No one in Santiago ended up having the right parts, so when we flew home in February, I picked up a new pulley at the local CarQuest.  On our return to Argentina, my first attempt to fix the AC ended in failure when the head of the tensioner bolt twisted right off leaving the rest of the bolt welded in place by a thick coating of rust.  A few days, and many mechanics later, I finally found one that was able to drill out the rusted bolt successfully, but, due to the back water little village we were in, couldn’t find a replacement bolt.   The one good thing about the eccentric little tea house we had visited the day before in Gaimen, was that there happened to be a hardware store down the road from it, and they happened to have a nice new shinny 12mm dia. 60mm long metric bolt.

In the hot desert air, I laid down in the sand, trying to avoid a few cactus and ant hills, and crawled under the truck with my bag of tools…  Kacey woke to my triumphant yell, and the sweet sweet sound of the purring air conditioner!

The day would turn out to be a little less lucky than the morning gave us hope for- first a flat tire and later, the sinister red glow of the “check engine” light came on, maliciously staring out at me from the dash.  We took both problems in stride, but they set us back a few hours, and we finally rolled into our camp site after night fall.  In the morning we awoke to a magnificent sight- the crisp clear waters of Lago Futalafuquen stretched off down the valley, high jagged peaks encircled us on every side, and our camp was an oasis of tall shady pine trees, surrounded by wildflowers and chirping song birds.  We spent the day lounging on the shore reading books or swimming in the glassy waters of the lake.  The mosquitoes came out at dusk and we put up our bug net, but with dinner we built a fire, something exceedingly rare on our trip due to the lack of downed wood in most places we camped, and its heat and smoke were sufficient to deter the swarms of little gnats that had been small enough to work their way through the bug net fabric and drown themselves in my cold gin and tonic.

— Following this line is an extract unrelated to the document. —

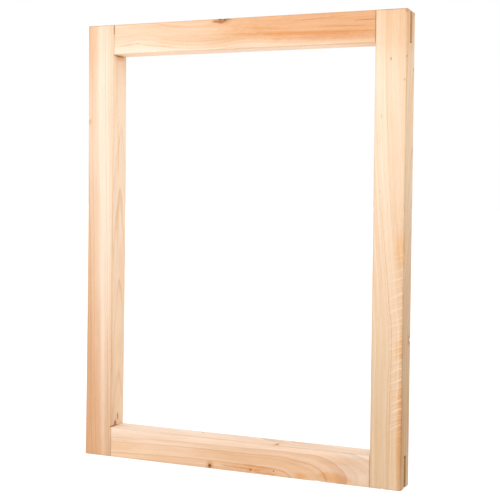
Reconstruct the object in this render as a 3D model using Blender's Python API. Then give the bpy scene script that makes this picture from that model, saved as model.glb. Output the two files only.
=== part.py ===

We were now headed north, along the eastern edge of the Andes, into the area of Argentina know as the Lake District.  The capital of the region, San Carlos de Bariloche, sits nestled between the mountains and the shore of the enormous Lago Nahuel Huapi, and reminds you of a Swiss mountain village- the cobbled streets lined with stone lodges, peaked roofs, and wooden window shutters.  Indeed, like its unnamed doppelganger in Europe, the town is famous for its decadent chocolate factories, it’s incredible skiing, and there are even a number of huge Saint Bernards  that stroll the main plaza with little barrels of reviving spirits strapped to their collars, their owners charging tourists a few pesos for a photo.  Kacey had already been here during her year of teaching in Chile, and loved dragging me around, showing me her favorite spots in this picturesque little village.

One day, we spent the better part of an afternoon walking from one end of town to the other on our very own “chocolate-a-thon”.  We visited a dozen stores and factories, where you would push open the polished double doors of the entrance, and stepping across the threshold, would arrive at someplace very close to heaven.  From wall to wall there would be cases full of chocolates and sweets of every imaginable variety and description.  The young girls behind the counter were more than willing to offer you a sample of anything you stared at for more than a few seconds, and given my tendency to stare, I must have eaten 2lbs. of free chocolate that afternoon.  I felt like the fat kid in lederhosen at Willy Wonka’s, greedily drooling at the velvety, cascading, 5 foot tall, chocolate fondue fountain in one storefront display.  Kacey had to slap me to get my attention long enough for me to hand over my wallet so she could pay for her pile of treats sitting on the scale- they don’t mess around in Bariloche, and simply charge everything at the same rate, by the kilo.

Having eaten our allotment of sugar for the year, we thought it might be prudent to throw a little calorie burning into the mix.  After so many months sitting all day in the truck, it took awhile to convince our atrophied legs, and delicate derrières, that going on a 25 mile bike ride around EL Circuito Chico, the small circuit, would be a fun thing to do.  We rented bikes and started off on the all day adventure that took us on a circuitous loop between half a dozen crystal clear lakes, along the edges of precipitous cliffs, and up and down countless steep hills (the “ups” seem to stick out in my mind), where at the top we were routinely rewarded with amazing panoramic views of the region.

Right here I will say that I feel a little foolish of the whiny tone to my voice- it really wasn’t that far of a ride, and if we had genuinely tried to stay in shape during our trip, it would have been a piece of cake- but what really humbles me, is that on our journey we met a number of people who were doing the same trip as us, north to south through the Americas, except that they were doing it on their bicycles!  When we told people at home of our plans to drive through Central and South America, 95% of the time we got a look of “man, you guys are crazy” in return.  I’ll tell you what’s crazy, doing it on a bike.  I can’t even begin to imagine how many hundreds of times more difficult and stressful this trip would be without the luxury and security of our truck.  It just goes to show that no matter what you do, there is always someone out there who can tell you to “lift up your skirt, Sally, and hit the ball like a man.”

Even though our short ride through the Andes wasn’t as epic as some choose to make it, we felt pretty good about ourselves.  We had just shown that our bodies could tackle a rather strenuous ride even though we started pretty cold in the saddle, it happened to be Saint Patrick’s Day, and it was also my half-birthday- add it all up, and it sounded to me like it was definitely time for a celebration.  We drove further north, around Lake Nahuel Huapi, to the quaint town of Villa la Angostura, where we discovered the best little Irish pub in all of Argentina.  The bar couldn’t have been any bigger than our living room, but they had a live band, free pizza and snacks for the crowd, and of course, the obligatory green beer.